## Start Records provided
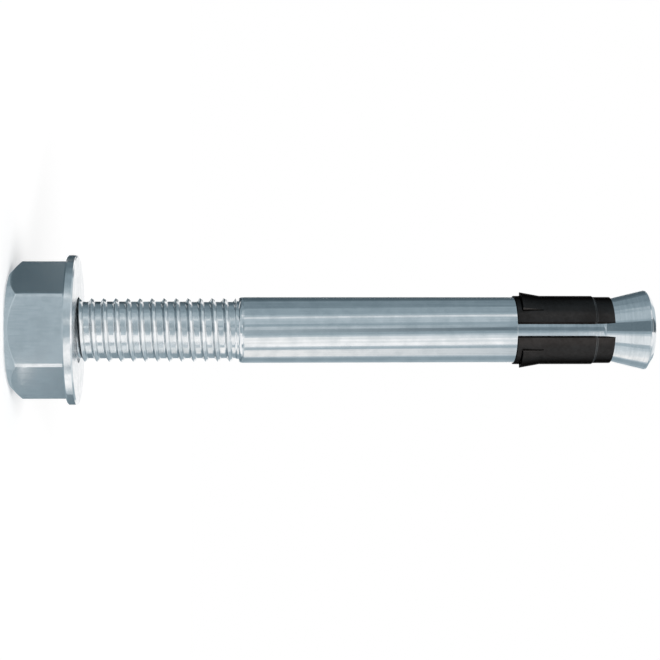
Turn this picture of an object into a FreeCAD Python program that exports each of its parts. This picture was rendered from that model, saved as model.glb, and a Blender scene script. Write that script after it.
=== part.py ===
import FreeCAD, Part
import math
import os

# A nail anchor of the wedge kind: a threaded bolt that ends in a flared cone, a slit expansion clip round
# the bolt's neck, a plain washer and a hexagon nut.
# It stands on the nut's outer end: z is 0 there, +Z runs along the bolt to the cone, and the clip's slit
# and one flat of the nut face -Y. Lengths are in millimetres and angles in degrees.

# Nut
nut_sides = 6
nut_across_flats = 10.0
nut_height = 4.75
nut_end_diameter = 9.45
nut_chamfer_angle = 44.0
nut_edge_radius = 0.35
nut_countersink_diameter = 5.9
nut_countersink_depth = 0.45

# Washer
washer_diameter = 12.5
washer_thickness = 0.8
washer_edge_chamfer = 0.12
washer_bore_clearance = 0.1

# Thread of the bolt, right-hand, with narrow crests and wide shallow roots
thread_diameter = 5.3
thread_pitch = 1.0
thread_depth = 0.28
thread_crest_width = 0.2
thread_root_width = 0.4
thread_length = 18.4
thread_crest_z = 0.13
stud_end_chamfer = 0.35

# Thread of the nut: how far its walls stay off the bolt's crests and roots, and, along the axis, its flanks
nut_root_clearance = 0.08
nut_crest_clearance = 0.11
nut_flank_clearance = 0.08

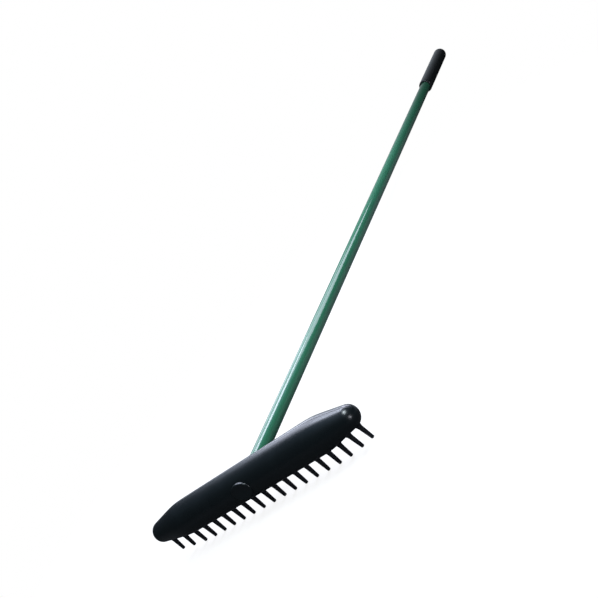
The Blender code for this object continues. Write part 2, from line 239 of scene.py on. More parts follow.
## End Records provided
▶ [Task to complete]
Copy every line exactly. Leave nothing out.

▶ [Response to the exercise]
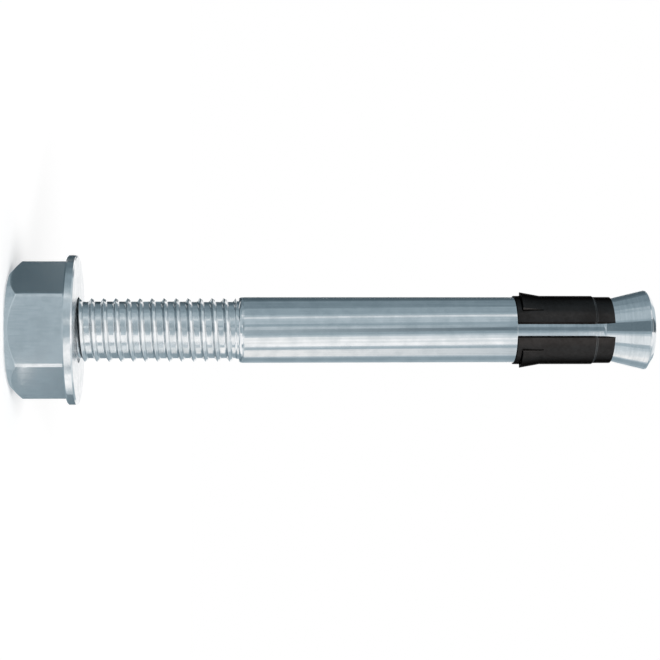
Turn this picture of an object into a FreeCAD Python program that exports each of its parts. This picture was rendered from that model, saved as model.glb, and a Blender scene script. Write that script after it.
=== part.py ===
import FreeCAD, Part
import math
import os

# A nail anchor of the wedge kind: a threaded bolt that ends in a flared cone, a slit expansion clip round
# the bolt's neck, a plain washer and a hexagon nut.
# It stands on the nut's outer end: z is 0 there, +Z runs along the bolt to the cone, and the clip's slit
# and one flat of the nut face -Y. Lengths are in millimetres and angles in degrees.

# Nut
nut_sides = 6
nut_across_flats = 10.0
nut_height = 4.75
nut_end_diameter = 9.45
nut_chamfer_angle = 44.0
nut_edge_radius = 0.35
nut_countersink_diameter = 5.9
nut_countersink_depth = 0.45

# Washer
washer_diameter = 12.5
washer_thickness = 0.8
washer_edge_chamfer = 0.12
washer_bore_clearance = 0.1

# Thread of the bolt, right-hand, with narrow crests and wide shallow roots
thread_diameter = 5.3
thread_pitch = 1.0
thread_depth = 0.28
thread_crest_width = 0.2
thread_root_width = 0.4
thread_length = 18.4
thread_crest_z = 0.13
stud_end_chamfer = 0.35

# Thread of the nut: how far its walls stay off the bolt's crests and roots, and, along the axis, its flanks
nut_root_clearance = 0.08
nut_crest_clearance = 0.11
nut_flank_clearance = 0.08

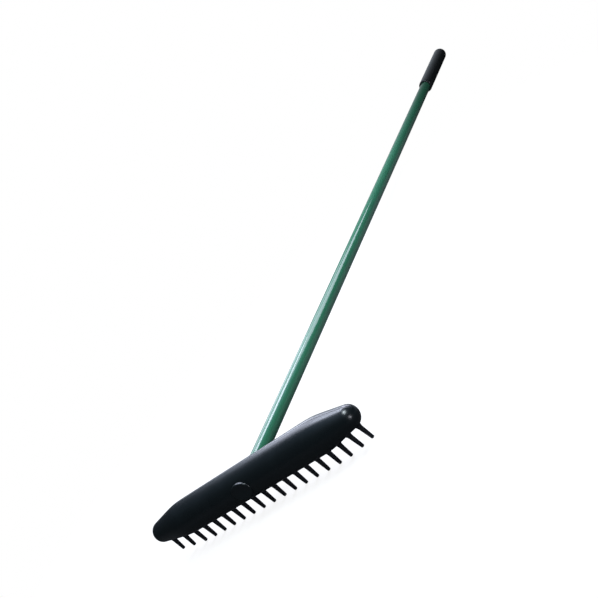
The Blender code for this object continues. Write part 2, from line 239 of scene.py on. More parts follow.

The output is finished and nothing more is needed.